### Scripts that build objects
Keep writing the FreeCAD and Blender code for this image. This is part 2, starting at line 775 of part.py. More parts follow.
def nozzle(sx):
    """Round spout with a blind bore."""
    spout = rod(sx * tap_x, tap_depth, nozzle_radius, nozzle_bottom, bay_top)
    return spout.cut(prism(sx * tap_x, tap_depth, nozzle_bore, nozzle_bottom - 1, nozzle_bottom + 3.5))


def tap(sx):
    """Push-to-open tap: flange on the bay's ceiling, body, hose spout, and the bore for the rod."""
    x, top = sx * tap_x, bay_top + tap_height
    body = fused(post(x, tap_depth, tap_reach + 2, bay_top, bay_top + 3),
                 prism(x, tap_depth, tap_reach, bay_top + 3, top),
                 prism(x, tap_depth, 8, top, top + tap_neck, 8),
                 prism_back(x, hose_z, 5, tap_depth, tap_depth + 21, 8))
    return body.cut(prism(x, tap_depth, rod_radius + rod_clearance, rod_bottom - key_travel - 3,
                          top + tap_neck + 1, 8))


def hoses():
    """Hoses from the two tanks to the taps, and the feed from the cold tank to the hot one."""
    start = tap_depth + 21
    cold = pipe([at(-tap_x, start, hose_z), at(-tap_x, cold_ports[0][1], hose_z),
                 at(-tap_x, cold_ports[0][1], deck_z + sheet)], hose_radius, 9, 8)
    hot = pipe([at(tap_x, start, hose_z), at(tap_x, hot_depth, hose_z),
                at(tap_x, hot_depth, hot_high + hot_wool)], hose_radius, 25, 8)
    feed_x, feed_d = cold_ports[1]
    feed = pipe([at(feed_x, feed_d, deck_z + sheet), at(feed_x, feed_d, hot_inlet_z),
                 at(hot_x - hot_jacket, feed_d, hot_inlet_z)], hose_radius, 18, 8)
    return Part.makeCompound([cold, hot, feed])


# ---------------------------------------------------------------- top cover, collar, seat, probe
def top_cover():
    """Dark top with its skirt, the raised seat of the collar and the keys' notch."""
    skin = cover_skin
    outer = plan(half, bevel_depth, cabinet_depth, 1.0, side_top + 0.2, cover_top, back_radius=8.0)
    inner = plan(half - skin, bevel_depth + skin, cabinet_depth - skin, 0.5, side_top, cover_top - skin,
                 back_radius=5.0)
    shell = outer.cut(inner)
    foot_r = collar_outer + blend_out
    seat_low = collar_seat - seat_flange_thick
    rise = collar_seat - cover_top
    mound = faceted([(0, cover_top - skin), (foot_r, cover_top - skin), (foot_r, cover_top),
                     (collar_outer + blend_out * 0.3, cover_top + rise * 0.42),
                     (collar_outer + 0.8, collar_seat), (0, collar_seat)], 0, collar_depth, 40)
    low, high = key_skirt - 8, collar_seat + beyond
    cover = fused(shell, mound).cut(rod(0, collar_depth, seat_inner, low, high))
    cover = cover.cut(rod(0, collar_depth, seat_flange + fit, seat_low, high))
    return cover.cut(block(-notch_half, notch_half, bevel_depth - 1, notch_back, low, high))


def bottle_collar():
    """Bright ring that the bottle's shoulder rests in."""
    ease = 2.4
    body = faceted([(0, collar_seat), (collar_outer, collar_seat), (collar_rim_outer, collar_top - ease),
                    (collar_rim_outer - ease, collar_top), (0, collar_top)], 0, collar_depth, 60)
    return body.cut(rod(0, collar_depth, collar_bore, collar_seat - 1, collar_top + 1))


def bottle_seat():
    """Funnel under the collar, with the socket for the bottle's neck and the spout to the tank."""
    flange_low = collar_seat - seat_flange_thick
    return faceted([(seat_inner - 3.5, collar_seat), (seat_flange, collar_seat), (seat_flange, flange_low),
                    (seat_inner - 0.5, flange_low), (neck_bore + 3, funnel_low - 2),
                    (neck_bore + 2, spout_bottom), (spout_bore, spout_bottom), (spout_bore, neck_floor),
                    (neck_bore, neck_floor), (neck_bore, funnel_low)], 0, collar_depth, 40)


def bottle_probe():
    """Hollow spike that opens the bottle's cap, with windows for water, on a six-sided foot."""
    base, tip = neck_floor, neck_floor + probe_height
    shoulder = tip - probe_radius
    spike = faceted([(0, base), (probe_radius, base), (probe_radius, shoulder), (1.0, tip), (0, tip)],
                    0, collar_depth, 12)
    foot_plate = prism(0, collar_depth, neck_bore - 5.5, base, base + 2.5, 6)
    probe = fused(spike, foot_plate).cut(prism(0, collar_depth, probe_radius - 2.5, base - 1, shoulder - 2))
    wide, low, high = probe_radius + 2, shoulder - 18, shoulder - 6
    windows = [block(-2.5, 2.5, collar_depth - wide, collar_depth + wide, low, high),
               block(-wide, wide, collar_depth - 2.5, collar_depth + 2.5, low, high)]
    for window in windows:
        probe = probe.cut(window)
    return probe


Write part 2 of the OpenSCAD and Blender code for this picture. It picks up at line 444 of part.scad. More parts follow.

### GIVEN INSTRUCTION
Return the listing above in full, character for character.

### SOLUTION FOR THIS PROBLEM
Keep writing the FreeCAD and Blender code for this image. This is part 2, starting at line 775 of part.py. More parts follow.
def nozzle(sx):
    """Round spout with a blind bore."""
    spout = rod(sx * tap_x, tap_depth, nozzle_radius, nozzle_bottom, bay_top)
    return spout.cut(prism(sx * tap_x, tap_depth, nozzle_bore, nozzle_bottom - 1, nozzle_bottom + 3.5))


def tap(sx):
    """Push-to-open tap: flange on the bay's ceiling, body, hose spout, and the bore for the rod."""
    x, top = sx * tap_x, bay_top + tap_height
    body = fused(post(x, tap_depth, tap_reach + 2, bay_top, bay_top + 3),
                 prism(x, tap_depth, tap_reach, bay_top + 3, top),
                 prism(x, tap_depth, 8, top, top + tap_neck, 8),
                 prism_back(x, hose_z, 5, tap_depth, tap_depth + 21, 8))
    return body.cut(prism(x, tap_depth, rod_radius + rod_clearance, rod_bottom - key_travel - 3,
                          top + tap_neck + 1, 8))


def hoses():
    """Hoses from the two tanks to the taps, and the feed from the cold tank to the hot one."""
    start = tap_depth + 21
    cold = pipe([at(-tap_x, start, hose_z), at(-tap_x, cold_ports[0][1], hose_z),
                 at(-tap_x, cold_ports[0][1], deck_z + sheet)], hose_radius, 9, 8)
    hot = pipe([at(tap_x, start, hose_z), at(tap_x, hot_depth, hose_z),
                at(tap_x, hot_depth, hot_high + hot_wool)], hose_radius, 25, 8)
    feed_x, feed_d = cold_ports[1]
    feed = pipe([at(feed_x, feed_d, deck_z + sheet), at(feed_x, feed_d, hot_inlet_z),
                 at(hot_x - hot_jacket, feed_d, hot_inlet_z)], hose_radius, 18, 8)
    return Part.makeCompound([cold, hot, feed])


# ---------------------------------------------------------------- top cover, collar, seat, probe
def top_cover():
    """Dark top with its skirt, the raised seat of the collar and the keys' notch."""
    skin = cover_skin
    outer = plan(half, bevel_depth, cabinet_depth, 1.0, side_top + 0.2, cover_top, back_radius=8.0)
    inner = plan(half - skin, bevel_depth + skin, cabinet_depth - skin, 0.5, side_top, cover_top - skin,
                 back_radius=5.0)
    shell = outer.cut(inner)
    foot_r = collar_outer + blend_out
    seat_low = collar_seat - seat_flange_thick
    rise = collar_seat - cover_top
    mound = faceted([(0, cover_top - skin), (foot_r, cover_top - skin), (foot_r, cover_top),
                     (collar_outer + blend_out * 0.3, cover_top + rise * 0.42),
                     (collar_outer + 0.8, collar_seat), (0, collar_seat)], 0, collar_depth, 40)
    low, high = key_skirt - 8, collar_seat + beyond
    cover = fused(shell, mound).cut(rod(0, collar_depth, seat_inner, low, high))
    cover = cover.cut(rod(0, collar_depth, seat_flange + fit, seat_low, high))
    return cover.cut(block(-notch_half, notch_half, bevel_depth - 1, notch_back, low, high))


def bottle_collar():
    """Bright ring that the bottle's shoulder rests in."""
    ease = 2.4
    body = faceted([(0, collar_seat), (collar_outer, collar_seat), (collar_rim_outer, collar_top - ease),
                    (collar_rim_outer - ease, collar_top), (0, collar_top)], 0, collar_depth, 60)
    return body.cut(rod(0, collar_depth, collar_bore, collar_seat - 1, collar_top + 1))


def bottle_seat():
    """Funnel under the collar, with the socket for the bottle's neck and the spout to the tank."""
    flange_low = collar_seat - seat_flange_thick
    return faceted([(seat_inner - 3.5, collar_seat), (seat_flange, collar_seat), (seat_flange, flange_low),
                    (seat_inner - 0.5, flange_low), (neck_bore + 3, funnel_low - 2),
                    (neck_bore + 2, spout_bottom), (spout_bore, spout_bottom), (spout_bore, neck_floor),
                    (neck_bore, neck_floor), (neck_bore, funnel_low)], 0, collar_depth, 40)


def bottle_probe():
    """Hollow spike that opens the bottle's cap, with windows for water, on a six-sided foot."""
    base, tip = neck_floor, neck_floor + probe_height
    shoulder = tip - probe_radius
    spike = faceted([(0, base), (probe_radius, base), (probe_radius, shoulder), (1.0, tip), (0, tip)],
                    0, collar_depth, 12)
    foot_plate = prism(0, collar_depth, neck_bore - 5.5, base, base + 2.5, 6)
    probe = fused(spike, foot_plate).cut(prism(0, collar_depth, probe_radius - 2.5, base - 1, shoulder - 2))
    wide, low, high = probe_radius + 2, shoulder - 18, shoulder - 6
    windows = [block(-2.5, 2.5, collar_depth - wide, collar_depth + wide, low, high),
               block(-wide, wide, collar_depth - 2.5, collar_depth + 2.5, low, high)]
    for window in windows:
        probe = probe.cut(window)
    return probe


Write part 2 of the OpenSCAD and Blender code for this picture. It picks up at line 444 of part.scad. More parts follow.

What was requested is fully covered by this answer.